The Lloyd’s Register-classified tanker was sold in December, reflagged to Panama from Malta and then immediately loaded a Syria-bound cargo of some 90,000 tonnes of crude in Iran, according to Lloyd’s List Intelligence vessel-tracking data.

The ministry pinpointed Emerald on the basis of laboratory tests, satellite tracking and a process of elimination to match crude that washed up on Israel’s beaches from February 17.

The eco-terrorism allegations follow an explosion on an Israeli-owned car carrier in waters off Oman on February 25 to which Iran was linked.

The new owner of Emerald was named as Oryx Shipping Ltd, according to a spokesman from the prior owner, Libya’s state-owned General National Maritime Transport Co.

Oryx Shipping Ltd is traced to a Piraeus-based company with Syrian links, said to be owned by Luay Mallah.  An Indian shipmanagement outfit called Frontline manages most of Oryx’s purported fleet of supramax and general cargo vessels.

Neither company could be reached for comment.

Movements of Israel oil spill suspect

Underscoring Iran’s connection with the tanker, protection and indemnity insurance, providing liability for bunker and oil spills was the UAE-based Islamic P&I Club.

The little known club is not a member of the 13-member International Group covering 90% of the global fleet, and is solely used by Iranian shipowners that cannot find cover elsewhere, Lloyd’s List understands.

Islamic P&I Club

Islamic P&I provided certificates for insurance for financial liability for oil pollution damage that were valid until January 2022, as well as coverage for wreck removal and bunker oil pollution, documents seen by Lloyd’s List show.

Records provided to the flag registry listed Marshall Islands single-ship company Emerald Marine Ltd as the anonymous, untraceable owner.

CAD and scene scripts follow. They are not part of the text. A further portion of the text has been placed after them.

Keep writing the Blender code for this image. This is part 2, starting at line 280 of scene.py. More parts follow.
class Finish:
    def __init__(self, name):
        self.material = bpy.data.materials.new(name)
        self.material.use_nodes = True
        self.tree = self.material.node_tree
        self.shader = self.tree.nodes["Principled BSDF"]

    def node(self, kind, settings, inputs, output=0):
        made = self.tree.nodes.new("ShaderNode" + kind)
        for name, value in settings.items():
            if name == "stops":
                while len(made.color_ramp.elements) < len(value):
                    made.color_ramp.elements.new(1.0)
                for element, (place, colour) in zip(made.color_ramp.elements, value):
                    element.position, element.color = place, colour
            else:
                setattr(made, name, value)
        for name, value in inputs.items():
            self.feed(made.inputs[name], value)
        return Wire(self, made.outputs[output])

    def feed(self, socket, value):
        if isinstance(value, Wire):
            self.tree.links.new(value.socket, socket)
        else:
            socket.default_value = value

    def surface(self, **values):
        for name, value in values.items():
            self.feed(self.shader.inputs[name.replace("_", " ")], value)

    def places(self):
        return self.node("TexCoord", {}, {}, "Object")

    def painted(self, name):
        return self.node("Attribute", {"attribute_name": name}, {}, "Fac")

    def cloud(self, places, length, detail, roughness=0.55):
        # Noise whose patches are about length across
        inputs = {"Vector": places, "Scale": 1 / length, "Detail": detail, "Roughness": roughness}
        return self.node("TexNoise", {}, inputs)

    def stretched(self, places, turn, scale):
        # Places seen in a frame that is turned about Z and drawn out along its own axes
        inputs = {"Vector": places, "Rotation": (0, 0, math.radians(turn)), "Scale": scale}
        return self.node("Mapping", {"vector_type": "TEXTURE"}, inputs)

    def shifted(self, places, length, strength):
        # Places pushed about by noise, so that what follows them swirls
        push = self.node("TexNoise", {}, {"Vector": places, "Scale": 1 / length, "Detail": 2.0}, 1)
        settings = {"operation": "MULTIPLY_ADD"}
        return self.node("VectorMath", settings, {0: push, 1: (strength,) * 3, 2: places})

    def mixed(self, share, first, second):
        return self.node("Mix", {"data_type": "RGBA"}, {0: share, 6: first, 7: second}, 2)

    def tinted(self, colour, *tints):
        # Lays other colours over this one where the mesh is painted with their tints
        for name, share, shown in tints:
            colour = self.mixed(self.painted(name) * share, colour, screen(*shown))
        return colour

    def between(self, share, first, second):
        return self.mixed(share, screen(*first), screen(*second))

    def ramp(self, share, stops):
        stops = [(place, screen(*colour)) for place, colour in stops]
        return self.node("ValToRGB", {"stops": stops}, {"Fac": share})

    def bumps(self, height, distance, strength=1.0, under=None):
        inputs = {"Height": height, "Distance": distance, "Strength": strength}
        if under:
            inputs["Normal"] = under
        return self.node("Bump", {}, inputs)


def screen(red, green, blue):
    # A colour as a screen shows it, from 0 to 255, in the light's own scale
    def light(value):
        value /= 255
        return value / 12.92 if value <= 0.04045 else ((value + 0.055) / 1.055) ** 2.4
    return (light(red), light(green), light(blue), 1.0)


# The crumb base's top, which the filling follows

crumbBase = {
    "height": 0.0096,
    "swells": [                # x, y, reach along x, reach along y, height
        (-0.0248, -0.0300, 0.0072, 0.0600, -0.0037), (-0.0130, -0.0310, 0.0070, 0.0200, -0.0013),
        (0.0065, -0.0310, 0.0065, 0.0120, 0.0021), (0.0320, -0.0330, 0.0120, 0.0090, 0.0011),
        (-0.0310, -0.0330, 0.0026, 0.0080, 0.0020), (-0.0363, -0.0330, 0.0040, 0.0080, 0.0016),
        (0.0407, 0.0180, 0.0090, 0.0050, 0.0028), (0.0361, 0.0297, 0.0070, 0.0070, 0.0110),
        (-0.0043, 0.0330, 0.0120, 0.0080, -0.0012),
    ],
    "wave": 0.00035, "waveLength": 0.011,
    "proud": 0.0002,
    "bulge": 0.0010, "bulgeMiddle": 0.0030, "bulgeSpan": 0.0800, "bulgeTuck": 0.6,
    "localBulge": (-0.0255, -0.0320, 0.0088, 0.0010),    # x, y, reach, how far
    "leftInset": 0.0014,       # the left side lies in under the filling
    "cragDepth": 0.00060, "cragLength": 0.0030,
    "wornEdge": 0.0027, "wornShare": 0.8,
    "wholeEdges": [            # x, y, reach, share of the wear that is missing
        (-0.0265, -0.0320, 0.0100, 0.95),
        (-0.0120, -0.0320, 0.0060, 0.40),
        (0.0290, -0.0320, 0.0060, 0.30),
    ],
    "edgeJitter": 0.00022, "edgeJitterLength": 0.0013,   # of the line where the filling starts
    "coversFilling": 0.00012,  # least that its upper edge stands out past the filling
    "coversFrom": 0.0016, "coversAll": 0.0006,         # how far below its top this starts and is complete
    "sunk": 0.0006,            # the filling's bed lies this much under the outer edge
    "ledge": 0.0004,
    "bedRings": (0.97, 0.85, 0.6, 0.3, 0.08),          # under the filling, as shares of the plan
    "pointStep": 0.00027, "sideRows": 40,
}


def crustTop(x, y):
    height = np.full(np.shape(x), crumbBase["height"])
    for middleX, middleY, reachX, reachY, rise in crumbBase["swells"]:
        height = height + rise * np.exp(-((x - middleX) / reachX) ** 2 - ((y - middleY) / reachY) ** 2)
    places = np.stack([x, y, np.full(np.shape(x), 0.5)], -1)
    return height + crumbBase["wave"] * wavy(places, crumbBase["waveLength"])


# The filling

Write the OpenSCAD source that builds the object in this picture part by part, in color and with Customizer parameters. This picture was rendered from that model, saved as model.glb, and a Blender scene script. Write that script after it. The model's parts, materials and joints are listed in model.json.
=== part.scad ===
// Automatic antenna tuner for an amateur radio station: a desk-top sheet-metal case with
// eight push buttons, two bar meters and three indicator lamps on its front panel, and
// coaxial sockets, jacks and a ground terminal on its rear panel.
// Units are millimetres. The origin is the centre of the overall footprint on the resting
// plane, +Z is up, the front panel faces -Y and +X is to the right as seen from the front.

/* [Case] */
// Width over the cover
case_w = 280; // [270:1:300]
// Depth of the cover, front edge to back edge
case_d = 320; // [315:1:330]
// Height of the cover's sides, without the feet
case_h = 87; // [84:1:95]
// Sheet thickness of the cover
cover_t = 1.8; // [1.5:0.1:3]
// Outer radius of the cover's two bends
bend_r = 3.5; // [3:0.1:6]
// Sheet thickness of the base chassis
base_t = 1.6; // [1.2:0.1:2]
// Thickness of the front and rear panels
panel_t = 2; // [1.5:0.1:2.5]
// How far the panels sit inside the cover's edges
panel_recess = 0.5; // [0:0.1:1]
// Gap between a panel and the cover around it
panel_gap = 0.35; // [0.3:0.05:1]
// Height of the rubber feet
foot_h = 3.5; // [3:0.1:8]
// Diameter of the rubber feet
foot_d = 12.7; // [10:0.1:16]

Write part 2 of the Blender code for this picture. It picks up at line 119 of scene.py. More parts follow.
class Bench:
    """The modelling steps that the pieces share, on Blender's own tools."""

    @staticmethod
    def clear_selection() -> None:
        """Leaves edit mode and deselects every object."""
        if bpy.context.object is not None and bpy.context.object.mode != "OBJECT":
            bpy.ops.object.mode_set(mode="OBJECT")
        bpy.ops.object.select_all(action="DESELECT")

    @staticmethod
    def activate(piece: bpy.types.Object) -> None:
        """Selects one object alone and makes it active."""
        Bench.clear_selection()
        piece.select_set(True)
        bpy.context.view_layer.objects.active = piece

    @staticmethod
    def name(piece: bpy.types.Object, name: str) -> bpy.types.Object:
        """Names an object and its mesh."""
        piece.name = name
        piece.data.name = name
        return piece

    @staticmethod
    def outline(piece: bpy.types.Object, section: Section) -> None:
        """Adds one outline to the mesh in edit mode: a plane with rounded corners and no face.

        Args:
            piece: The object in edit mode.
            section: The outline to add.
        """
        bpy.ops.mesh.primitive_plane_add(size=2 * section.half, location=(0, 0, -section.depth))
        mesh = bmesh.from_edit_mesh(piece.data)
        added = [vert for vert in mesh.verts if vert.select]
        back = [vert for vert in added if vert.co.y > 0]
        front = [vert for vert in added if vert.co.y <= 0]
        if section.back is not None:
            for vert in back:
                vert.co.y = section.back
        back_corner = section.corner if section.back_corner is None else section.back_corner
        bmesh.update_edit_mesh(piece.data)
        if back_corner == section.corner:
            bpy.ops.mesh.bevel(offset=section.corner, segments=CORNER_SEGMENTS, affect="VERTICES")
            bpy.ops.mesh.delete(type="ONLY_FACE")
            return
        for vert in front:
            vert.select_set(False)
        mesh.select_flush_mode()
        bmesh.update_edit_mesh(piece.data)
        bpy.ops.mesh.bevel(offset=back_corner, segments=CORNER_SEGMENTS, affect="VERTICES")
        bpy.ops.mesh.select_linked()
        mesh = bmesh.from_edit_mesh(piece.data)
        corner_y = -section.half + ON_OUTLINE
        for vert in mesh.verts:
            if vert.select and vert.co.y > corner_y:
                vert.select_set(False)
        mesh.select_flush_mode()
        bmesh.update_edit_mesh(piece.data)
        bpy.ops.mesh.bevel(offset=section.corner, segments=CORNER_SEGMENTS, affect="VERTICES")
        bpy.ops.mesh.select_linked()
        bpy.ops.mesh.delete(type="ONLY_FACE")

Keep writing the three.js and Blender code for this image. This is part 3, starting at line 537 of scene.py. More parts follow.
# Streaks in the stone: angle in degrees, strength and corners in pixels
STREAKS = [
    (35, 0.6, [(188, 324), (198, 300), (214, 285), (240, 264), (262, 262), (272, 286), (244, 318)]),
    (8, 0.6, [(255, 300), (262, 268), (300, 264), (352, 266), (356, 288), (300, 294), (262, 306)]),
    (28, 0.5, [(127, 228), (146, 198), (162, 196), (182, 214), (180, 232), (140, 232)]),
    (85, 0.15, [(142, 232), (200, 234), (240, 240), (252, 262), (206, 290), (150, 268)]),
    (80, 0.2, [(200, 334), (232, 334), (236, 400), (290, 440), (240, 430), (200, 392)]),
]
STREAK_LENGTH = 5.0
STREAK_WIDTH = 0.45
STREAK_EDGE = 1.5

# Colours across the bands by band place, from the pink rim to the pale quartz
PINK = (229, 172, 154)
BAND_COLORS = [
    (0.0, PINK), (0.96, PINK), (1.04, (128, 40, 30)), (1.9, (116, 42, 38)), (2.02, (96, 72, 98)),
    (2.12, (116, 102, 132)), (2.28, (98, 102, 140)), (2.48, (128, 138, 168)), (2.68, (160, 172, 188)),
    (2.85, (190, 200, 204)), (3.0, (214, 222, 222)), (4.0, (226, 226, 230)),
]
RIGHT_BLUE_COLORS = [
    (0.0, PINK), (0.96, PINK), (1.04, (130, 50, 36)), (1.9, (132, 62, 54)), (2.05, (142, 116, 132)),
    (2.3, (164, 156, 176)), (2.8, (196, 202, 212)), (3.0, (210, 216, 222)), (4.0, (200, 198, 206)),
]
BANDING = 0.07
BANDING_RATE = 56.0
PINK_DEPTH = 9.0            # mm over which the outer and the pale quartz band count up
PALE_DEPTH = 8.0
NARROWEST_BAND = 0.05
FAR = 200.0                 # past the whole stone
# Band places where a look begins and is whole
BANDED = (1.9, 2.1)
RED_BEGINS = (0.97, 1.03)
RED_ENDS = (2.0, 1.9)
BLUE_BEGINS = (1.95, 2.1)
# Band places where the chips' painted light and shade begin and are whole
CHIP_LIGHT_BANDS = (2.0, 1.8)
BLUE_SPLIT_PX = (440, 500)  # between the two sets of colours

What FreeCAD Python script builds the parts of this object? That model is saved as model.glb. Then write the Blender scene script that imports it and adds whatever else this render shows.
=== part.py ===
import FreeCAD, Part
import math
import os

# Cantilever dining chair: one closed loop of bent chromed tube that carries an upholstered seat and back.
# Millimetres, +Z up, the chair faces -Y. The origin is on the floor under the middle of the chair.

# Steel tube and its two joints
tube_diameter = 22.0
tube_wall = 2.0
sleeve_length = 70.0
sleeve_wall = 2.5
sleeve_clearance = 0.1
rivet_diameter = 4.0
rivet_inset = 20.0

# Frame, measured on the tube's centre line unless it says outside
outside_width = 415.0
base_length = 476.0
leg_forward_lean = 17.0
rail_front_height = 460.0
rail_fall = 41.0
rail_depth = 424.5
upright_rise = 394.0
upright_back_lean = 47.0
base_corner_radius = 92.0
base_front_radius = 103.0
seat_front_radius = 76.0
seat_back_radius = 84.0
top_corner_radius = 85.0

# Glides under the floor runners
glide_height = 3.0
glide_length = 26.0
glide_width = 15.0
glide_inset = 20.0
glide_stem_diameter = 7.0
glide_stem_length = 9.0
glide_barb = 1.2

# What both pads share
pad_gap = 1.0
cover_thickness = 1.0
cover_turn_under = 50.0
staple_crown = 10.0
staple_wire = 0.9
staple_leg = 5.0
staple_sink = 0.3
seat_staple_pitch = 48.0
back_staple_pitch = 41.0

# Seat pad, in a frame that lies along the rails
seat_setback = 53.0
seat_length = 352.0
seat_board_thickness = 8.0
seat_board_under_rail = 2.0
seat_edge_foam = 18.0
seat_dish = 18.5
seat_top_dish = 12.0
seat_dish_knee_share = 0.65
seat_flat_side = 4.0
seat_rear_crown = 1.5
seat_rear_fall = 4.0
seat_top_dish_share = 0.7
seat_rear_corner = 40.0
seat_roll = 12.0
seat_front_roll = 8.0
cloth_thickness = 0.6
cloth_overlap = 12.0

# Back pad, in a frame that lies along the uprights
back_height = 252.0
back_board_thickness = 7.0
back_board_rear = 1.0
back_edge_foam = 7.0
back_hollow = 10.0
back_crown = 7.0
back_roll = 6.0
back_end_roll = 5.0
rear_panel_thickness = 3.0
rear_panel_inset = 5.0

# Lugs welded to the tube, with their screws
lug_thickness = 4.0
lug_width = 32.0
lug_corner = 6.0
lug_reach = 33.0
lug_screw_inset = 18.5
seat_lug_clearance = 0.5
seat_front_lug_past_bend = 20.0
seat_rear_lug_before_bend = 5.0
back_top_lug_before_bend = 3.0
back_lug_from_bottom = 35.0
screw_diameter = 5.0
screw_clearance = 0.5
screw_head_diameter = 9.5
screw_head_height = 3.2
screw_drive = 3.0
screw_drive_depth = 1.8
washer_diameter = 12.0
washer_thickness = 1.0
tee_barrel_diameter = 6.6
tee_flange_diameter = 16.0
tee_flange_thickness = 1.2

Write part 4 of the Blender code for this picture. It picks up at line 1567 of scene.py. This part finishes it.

Emerald is part of a fleet of some 130 elderly tankers totalling 19.5m dwt purchased over the last 18 months by disparate, anonymous owners for immediate deployment in US-sanctioned trades that operate beyond the reach of authorities.

The tanker’s Automatic Identification System was switched off as it sailed through the Gulf and the Red Sea, briefly resuming to transit the Suez Canal before it again went dark late on February 1.

The Israeli statement said the tanker then entered Israel’s economic waters to deliberately dump some of its crude cargo during the 24-hour period AIS was switched off, before reappearing off Syria’s coast.

The Israeli investigation claims that Emerald unloaded the remainder of the crude oil it was carrying onto other vessels via ship-to-ship transfers and sailed back to Iran. Syria is the second-largest buyer of Iranian crude after China.

Lloyd’s Register said it was checking the veracity of information provided to it about the vessel.

“Satellites discovered two more stains between Cyprus and Syria, in the area the ship had sailed,” said the March 3 statement issued by Israel’s Ministry of Environmental Protection.

“The vessel returned to Iran again, again in the ‘dark’ when it entered Israel’s economic waters; it stayed that way until it reached a port in Iran, where it is currently anchored.”

Environment minister Gila Gamliel said the Israeli authorities would contact Emerald’s insurers, “and will do whatever is necessary to ensure that the state of Israel receives compensation from the International Oil Pollution Compensation Funds”.

“We will bring to justice those responsible for the environmental terrorism,” she said in a statement, which contained no details of why she believed the spill was intentional, rather than an accident.

Lloyd’s List has approached Ms Gamliel for comment.